Dopo il ricorso al Tar dell’Umbria presentato da Legambiente cambia il regolamento regionale relativo alla «Gestione del prelievo venatorio degli ungulati tramite caccia di selezione». Nei giorni scorsi la giunta regionale ha deciso di eliminare uno dei passaggi incriminati, ovvero il comma 1 dell’articolo 6 tramite il quale si dava la possibilità di recuperare i capi feriti anche «all’interno di aree protette o a gestione privata o poste in divieto di caccia». Ecco il testo dell’ordinanza: “Il provvedimento Con un’ordinanza i giudici amministrativi l’8 luglio scorso avevano disposto la sospensiva, rinviando la discussione nel merito all’8 febbraio.
«Il collegio – scriveva il Tar – ritiene sussistenti sufficienti profili di fumus boni iuris ai fini della concessione dell’invocata tutela cautelare, non apparendo infondate le doglianze relative al contrasto degli atti impugnati con le norme di legislazione primaria statale di tutela dell’ambiente e dell’ecosistema richiamate dall’associazione ricorrente». Legambiente nel ricorso aveva chiesto l’annullamento anche di un comma del disciplinare per la caccia e il recupero degli ungulati negli Atc, ovvero quello che riguarda il «foraggiamento del cinghiale per fini attrattivi su punti di sparo».

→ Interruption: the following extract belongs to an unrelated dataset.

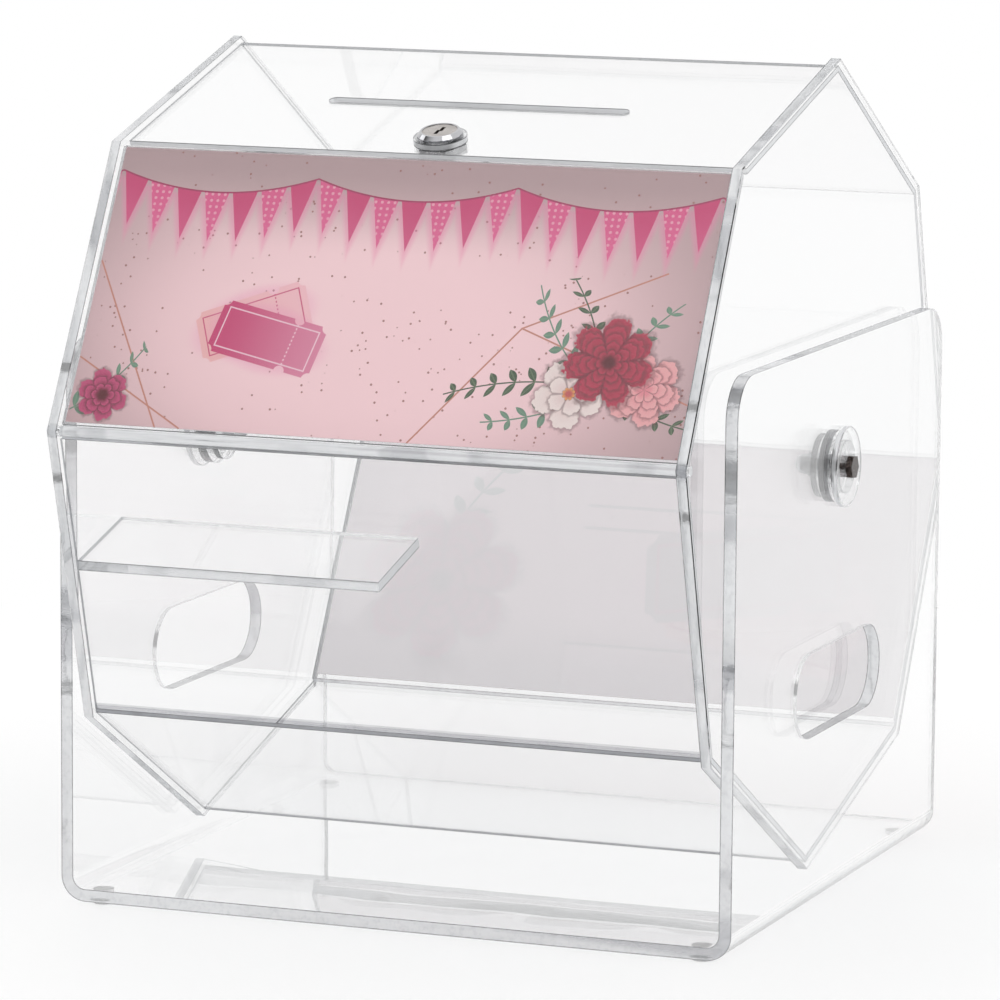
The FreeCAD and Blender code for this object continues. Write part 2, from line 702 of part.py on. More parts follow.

Oltre a ciò l’associazione ambientalista ha puntato il dito anche contro l’articolo 15 dello stesso documento, secondo il quale «il conduttore di cane da traccia durante le operazioni di recupero può, in caso di necessità, operare anche al di fuori del distretto di gestione o all’interno di aree protette o a gestione privata o poste in divieto di caccia, anche nei giorni di silenzio venatorio (martedì e venerdì)».